Will the Pound go higher or drop back away?
That’s the question everybody wants the answer to, but is impossible to predict. I think that much will now depend what the Bank of England say. They could as I’ve stated above, introduce new judgements before raising rates. This will probably be inflation falling to the 2% target – until we hear the reaction from the BoE the market probably won’t go much higher.
Those that need to buy Euros should be aware rates were actually even higher than this earlier in the year, but then fell back away. For the last few months the GBP/EUR rate has hovered between €1.19 and €1.21. Today’s events have broken above that barrier. If I needed Euros, then I would consider the risk of the Bank of England moving to weaken the Pound off, which they have already said they would look to do if the exchange rate rose too much. That’s now happened, so we could see it drop back towards €1.20 again in the coming weeks. Don’t take the risk – place a Stop Loss order to protect against the market moving against you.

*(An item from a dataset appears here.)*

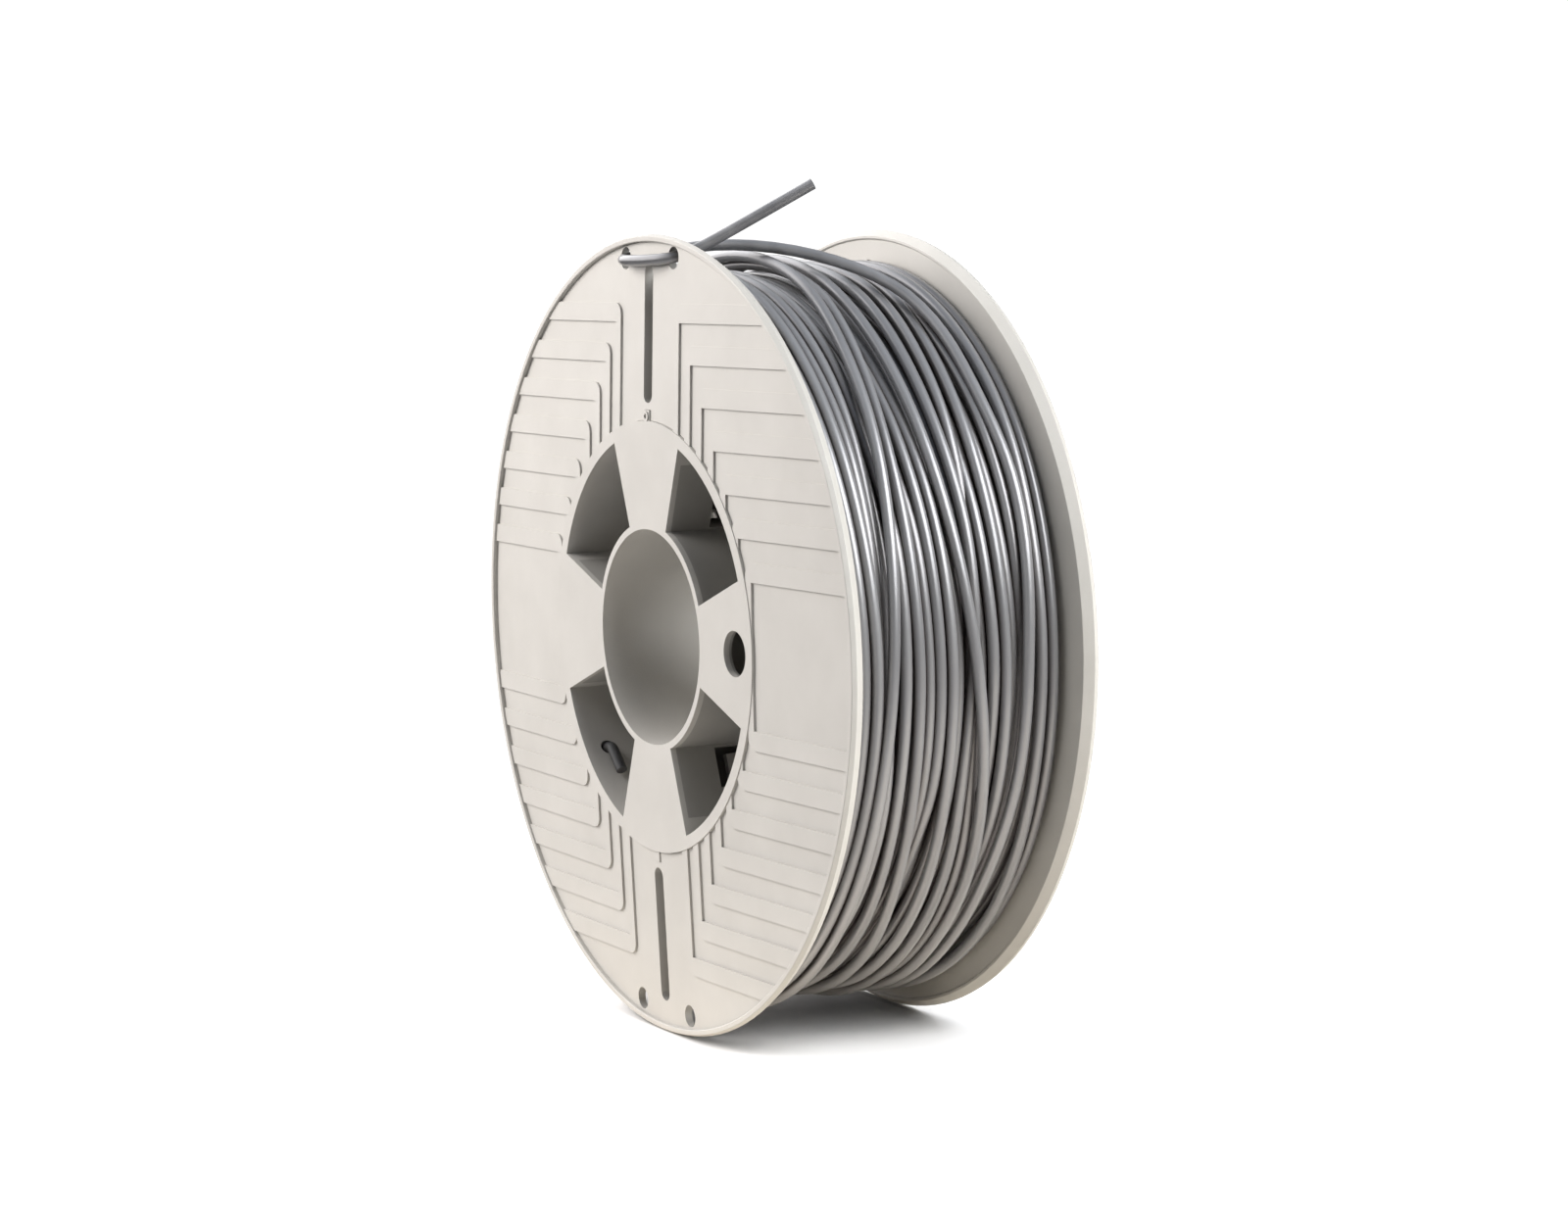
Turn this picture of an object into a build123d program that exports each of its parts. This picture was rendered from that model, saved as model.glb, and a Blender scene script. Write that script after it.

Those selling Euros will not be pleased with today’s news. I don’t think that the rate will drop below €1.20 any time soon, and is likely to remain roughly where it is until we hear what the BoE have to say about today’s news.
Take control of your currency requirement
Don’t just sit back and hope the rate will move your way; hope is not a reliable economic tool.
I can provide various tools however to protect against the market going the wrong way, ways to fix your rate well in advance of when you need to convert your currency, and explain the different scenarios that could happen in the coming weeks and months.
In this way you can take control of your currency requirement and make an informed decision on what to do and when to do it.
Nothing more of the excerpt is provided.